The simplest definition is to pick some characteristics of roguelikes. They usually have:

* Procedurally-generated maps, meaning every game is different.
* Turn-based gameplay
* “Permanent death” mechanics
* “Emergent gameplay”, meaning the game’s interactions are complex enough it is believed players tend to find solutions to problems that were not imagined by the developers.

“Permanent death” or “permadeath” is tough to define. In a lot of games it simply means when your character dies the game is over, you lose all progress, and the only choice is to start a new game. But a lot of games that qualify as roguelikes have mechanics where things that happened in previous games influence future games. For example, in Nethack players can leave “bones files” that may be loaded when a future game is played: they’ll play the same level that dead player played and even encounter the player’s corpse with treasures. Or in Hades, often considered a roguelike, you carry certain kinds of game progress through every death so each run you grow a little stronger.

It’s really hard to define this genre. Some people are big sticklers and point out the name comes from a very old game called Rogue, so if a game isn’t a grid-based dungeon crawler they don’t think it should qualify.

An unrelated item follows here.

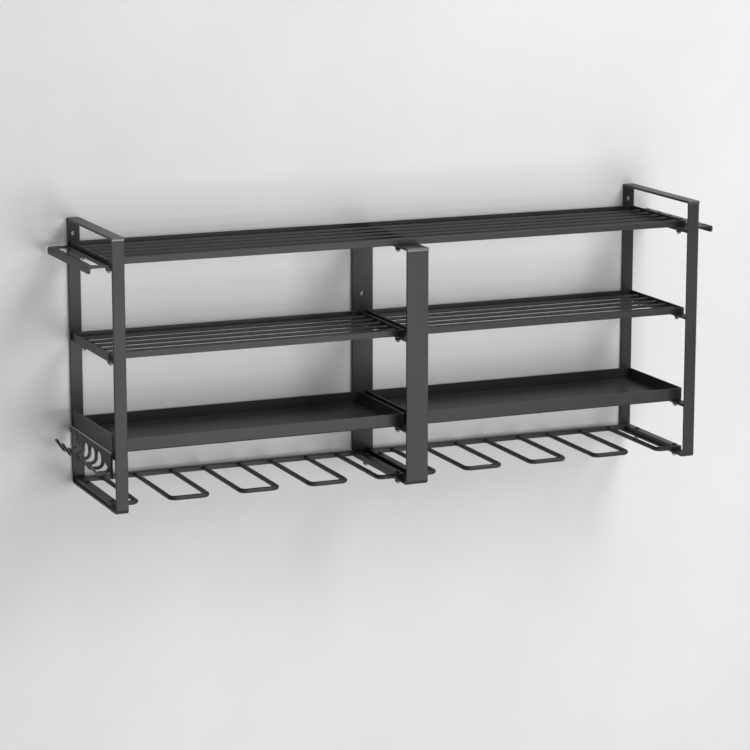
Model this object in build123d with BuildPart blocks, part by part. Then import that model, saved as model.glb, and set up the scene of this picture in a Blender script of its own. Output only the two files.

Other people think the procedural generation is more important than that so they include games like Hades or Spelunky even though they aren’t turn-based. Some people think permadeath is key so they exclude those games and a whole genre of “Mystery Dungeon” games that started with *Shiren the Wanderer*.

I swear at one point there was some central website where people classified roguelikes and tried to make a “good” definition, but I can’t find it today. I do know there is a category called “roguelite” that was meant to try and solve this by being looser, but then it just created fights about which category games belonged to.

So it’s not satisfying but there’s not a concrete answer. Pretty much any game that makes people think of a game already known as “roguelike” is probably “roguelike” itself.